DESCRIPTION OF THE TASK:
Go through each line of the records below and count those with the word "from". Give only the count.

RECORDS TO USE:
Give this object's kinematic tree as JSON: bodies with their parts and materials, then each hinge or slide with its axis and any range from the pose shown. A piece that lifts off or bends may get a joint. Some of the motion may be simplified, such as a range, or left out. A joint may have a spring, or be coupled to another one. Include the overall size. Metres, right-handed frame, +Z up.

...

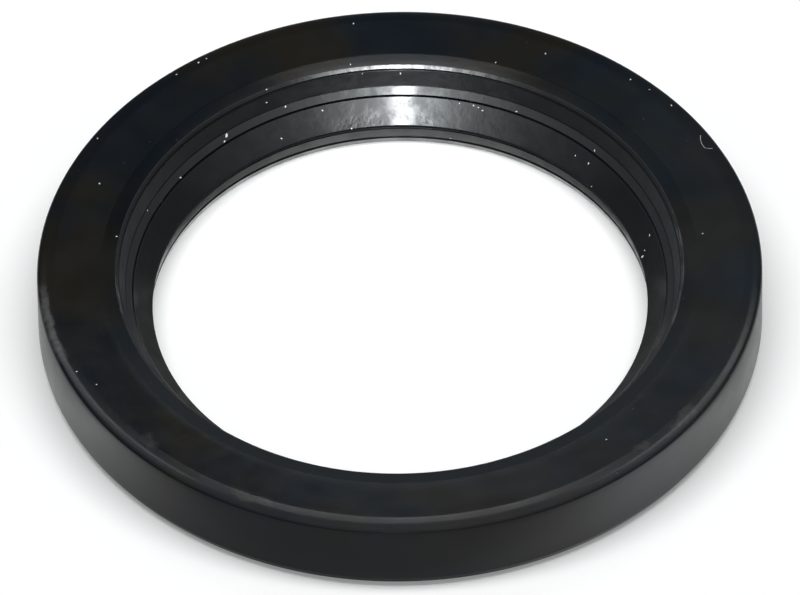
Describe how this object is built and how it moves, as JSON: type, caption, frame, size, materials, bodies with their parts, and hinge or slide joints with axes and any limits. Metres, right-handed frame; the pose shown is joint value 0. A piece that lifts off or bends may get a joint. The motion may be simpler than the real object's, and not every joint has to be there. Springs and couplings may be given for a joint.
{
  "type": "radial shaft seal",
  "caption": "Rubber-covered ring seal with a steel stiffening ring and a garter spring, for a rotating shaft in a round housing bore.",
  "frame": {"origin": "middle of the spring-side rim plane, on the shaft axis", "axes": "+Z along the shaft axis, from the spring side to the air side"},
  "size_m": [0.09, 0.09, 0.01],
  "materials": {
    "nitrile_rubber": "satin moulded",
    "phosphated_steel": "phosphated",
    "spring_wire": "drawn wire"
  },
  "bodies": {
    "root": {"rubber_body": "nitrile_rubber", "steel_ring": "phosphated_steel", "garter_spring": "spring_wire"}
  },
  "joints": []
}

THE COMPLETED TASK:
2